‘Revolt’ wheeling its way to Washington

Published 4:28 pm Thursday, September 16, 2010

By By JONATHAN CLAYBORNE
Staff Writer

A collection of conservative activists will converge on Washington on Sept. 29 as part of a multi-city “Spending Revolt Bus Tour” designed to draw voters’ attention to government deficits.
The tour will be led by the Republican-allied Americans for Prosperity-North Carolina, an issues-advocacy group operating under the national banner of parent organization Americans for Prosperity.
AFP’s tour bus will stop for a rally in Washington from 6 p.m. until 7 p.m. on the scheduled day at Festival Park.
The tour will zero in on “the massive spending spree the politicians are on,” Dallas Woodhouse, state director of AFP, told the Washington Daily News in an interview.
Woodhouse said he will speak at the rally, along with representatives of two conservative think tanks, the John Locke Foundation and the John W. Pope Civitas Institute.
Woodhouse chided state Sen. Marc Basnight, D-Dare, of Manteo as “the king of outrageous spending.”
He said the fact that Basnight represents Beaufort County in the Senate is one of the reasons AFP chose Washington as a stop on the tour.
“As a group, we don’t do what’s known as express advocacy,” Woodhouse pointed out. “We don’t say vote for, vote against. That’s not our job.”

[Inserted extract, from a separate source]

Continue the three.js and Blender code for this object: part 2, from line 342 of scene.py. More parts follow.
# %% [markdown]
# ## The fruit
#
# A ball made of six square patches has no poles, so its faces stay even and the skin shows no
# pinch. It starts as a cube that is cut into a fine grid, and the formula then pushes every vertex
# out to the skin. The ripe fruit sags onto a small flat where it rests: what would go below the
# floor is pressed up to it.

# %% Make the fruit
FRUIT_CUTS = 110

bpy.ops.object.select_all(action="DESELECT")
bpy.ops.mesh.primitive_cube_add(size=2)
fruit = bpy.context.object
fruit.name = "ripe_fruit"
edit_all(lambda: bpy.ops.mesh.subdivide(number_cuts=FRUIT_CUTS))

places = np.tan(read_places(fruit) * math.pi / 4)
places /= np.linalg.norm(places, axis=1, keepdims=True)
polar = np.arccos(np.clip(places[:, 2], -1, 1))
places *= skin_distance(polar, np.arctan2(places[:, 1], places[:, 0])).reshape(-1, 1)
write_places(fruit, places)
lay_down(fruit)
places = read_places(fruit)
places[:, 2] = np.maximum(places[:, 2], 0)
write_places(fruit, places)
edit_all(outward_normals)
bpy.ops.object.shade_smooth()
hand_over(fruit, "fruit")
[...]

Hood Richardson, a GOP Beaufort County commissioner from Washington, is running against Basnight.
“I’m saying cut spending, don’t raise taxes,” Richardson said, when asked for his response to AFP’s mission. “Cut spending — that’s why it’s important.”

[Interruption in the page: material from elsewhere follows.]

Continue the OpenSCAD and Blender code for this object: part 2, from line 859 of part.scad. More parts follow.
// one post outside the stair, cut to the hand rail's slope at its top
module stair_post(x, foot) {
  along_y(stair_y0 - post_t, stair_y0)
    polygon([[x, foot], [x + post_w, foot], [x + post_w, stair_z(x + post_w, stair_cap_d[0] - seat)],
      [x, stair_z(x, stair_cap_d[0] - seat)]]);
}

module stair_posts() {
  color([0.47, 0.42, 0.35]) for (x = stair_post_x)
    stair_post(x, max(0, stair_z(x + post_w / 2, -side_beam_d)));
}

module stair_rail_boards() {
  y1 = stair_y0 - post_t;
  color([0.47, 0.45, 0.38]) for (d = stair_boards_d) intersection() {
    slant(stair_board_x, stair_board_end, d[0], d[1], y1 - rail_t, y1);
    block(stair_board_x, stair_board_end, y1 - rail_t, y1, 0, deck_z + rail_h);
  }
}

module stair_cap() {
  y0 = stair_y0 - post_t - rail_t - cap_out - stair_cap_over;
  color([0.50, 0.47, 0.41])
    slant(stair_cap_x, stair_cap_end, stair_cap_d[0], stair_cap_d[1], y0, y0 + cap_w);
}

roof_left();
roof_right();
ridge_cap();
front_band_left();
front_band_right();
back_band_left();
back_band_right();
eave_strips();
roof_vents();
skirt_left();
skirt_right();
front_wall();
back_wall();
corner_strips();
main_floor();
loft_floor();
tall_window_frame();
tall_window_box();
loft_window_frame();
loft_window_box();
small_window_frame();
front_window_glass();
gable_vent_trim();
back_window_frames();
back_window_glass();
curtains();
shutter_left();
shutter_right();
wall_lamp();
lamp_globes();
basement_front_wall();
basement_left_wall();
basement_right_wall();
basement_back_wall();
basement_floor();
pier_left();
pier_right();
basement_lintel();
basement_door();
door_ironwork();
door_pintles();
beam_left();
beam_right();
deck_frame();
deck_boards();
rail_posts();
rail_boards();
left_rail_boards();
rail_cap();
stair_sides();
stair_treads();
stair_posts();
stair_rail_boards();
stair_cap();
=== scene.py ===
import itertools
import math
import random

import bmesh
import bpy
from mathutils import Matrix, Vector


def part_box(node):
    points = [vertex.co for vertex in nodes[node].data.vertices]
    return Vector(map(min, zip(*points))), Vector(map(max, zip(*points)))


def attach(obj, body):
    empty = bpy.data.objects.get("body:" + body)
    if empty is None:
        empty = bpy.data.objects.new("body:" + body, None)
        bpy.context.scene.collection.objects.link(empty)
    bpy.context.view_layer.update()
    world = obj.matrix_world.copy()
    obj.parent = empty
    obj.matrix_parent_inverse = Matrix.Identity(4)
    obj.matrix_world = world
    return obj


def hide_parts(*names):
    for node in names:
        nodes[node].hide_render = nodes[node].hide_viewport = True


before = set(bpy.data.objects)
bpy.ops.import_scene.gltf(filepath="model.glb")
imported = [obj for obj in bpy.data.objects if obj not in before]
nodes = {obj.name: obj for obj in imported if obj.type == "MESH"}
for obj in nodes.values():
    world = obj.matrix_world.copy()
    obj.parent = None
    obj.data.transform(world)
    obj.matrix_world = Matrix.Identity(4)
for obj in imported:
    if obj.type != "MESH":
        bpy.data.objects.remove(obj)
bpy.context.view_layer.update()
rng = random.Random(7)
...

AFP seeks to educate people on issues, and it plans to make government spending a top priority this year, according to Woodhouse.
“What we hope is that spending becomes the main issue,” Woodhouse stated. “We want it to become politically unpalatable to spend gobs and waste taxpayer money. We want it to be as politically unacceptable in polite company as drunk driving is.”

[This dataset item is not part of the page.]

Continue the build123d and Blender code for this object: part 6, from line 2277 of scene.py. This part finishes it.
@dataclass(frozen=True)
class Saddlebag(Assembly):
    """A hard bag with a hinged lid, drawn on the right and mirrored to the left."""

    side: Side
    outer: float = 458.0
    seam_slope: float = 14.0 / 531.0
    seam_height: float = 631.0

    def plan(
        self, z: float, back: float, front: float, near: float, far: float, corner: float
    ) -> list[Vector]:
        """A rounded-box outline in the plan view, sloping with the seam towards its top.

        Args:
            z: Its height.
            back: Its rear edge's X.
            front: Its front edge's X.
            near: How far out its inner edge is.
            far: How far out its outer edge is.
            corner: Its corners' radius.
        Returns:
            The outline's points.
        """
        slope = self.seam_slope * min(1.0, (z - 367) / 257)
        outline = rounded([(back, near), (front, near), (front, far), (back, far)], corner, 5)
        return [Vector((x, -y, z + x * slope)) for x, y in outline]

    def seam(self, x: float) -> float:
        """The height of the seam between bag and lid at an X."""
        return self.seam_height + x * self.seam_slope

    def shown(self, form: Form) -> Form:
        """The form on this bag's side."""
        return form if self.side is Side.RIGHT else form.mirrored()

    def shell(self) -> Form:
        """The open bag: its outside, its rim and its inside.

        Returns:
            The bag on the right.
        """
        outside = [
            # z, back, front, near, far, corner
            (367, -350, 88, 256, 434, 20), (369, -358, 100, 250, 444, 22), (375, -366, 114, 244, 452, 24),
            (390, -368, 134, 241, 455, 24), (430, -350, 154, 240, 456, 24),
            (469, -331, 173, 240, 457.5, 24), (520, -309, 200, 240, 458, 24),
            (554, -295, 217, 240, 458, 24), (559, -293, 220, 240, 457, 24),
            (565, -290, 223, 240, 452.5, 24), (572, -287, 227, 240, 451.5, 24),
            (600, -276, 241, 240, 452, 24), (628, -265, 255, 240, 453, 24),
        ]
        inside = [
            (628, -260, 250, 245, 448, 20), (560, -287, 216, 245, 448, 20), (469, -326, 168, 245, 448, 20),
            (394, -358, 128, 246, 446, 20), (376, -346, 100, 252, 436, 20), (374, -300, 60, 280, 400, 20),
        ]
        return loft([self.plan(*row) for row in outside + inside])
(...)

AFP is welcome to come by, but its representatives should be able to provide “real, viable, concrete ideas,” not rhetoric, said Cathy Gaynor, a volunteer at the Beaufort County Democratic Party’s election-year headquarters on Market Street.
“As an individual, I can welcome them coming,” Gaynor said. “It’s a free country.”
She wondered aloud where these conservative demonstrators were during eight years of spending under the administration of Republican President George W. Bush.
“The Democrats have been working in the trenches to try and reverse what was done by George Bush and the Republicans, without much help from the Republicans,” Gaynor said.
Gaynor echoed U.S. Rep. G.K. Butterfield, D-N.C., of Wilson, who addressed the Beaufort County Democratic executive committee on Saturday.
In his speech, Butterfield said the American Recovery and Reinvestment Act helped stabilize a freefalling economy, but it passed with zero Republican votes.
“The Republicans made a political decision to be the party of ‘No,’” he said, sounding a theme often aired by the White House.
Butterfield said the federal government enjoyed a $230 billion surplus when Democratic President Bill Clinton left office.
The surplus was erased as Bush, the GOP — and supportive Democrats he didn’t mention — launched measures including the war in Iraq, which has cost thousands of lives and $1 trillion, according to Butterfield.
Butterfield is running for re-election this year. The congressman represents around half of Beaufort County. His Republican opponent is Ashley Woolard of Washington.
In August 2009, some of Americans for Prosperity’s allies and supporters gathered near the Washington waterfront as Woodhouse presided over a rally opposing the health-care reform plans favored by President Barack Obama.
The website Sourcewatch.org has reported the national AFP was “one of the lead organizations” in the anti-tax “tea parties” now so prevalent on the American political scene.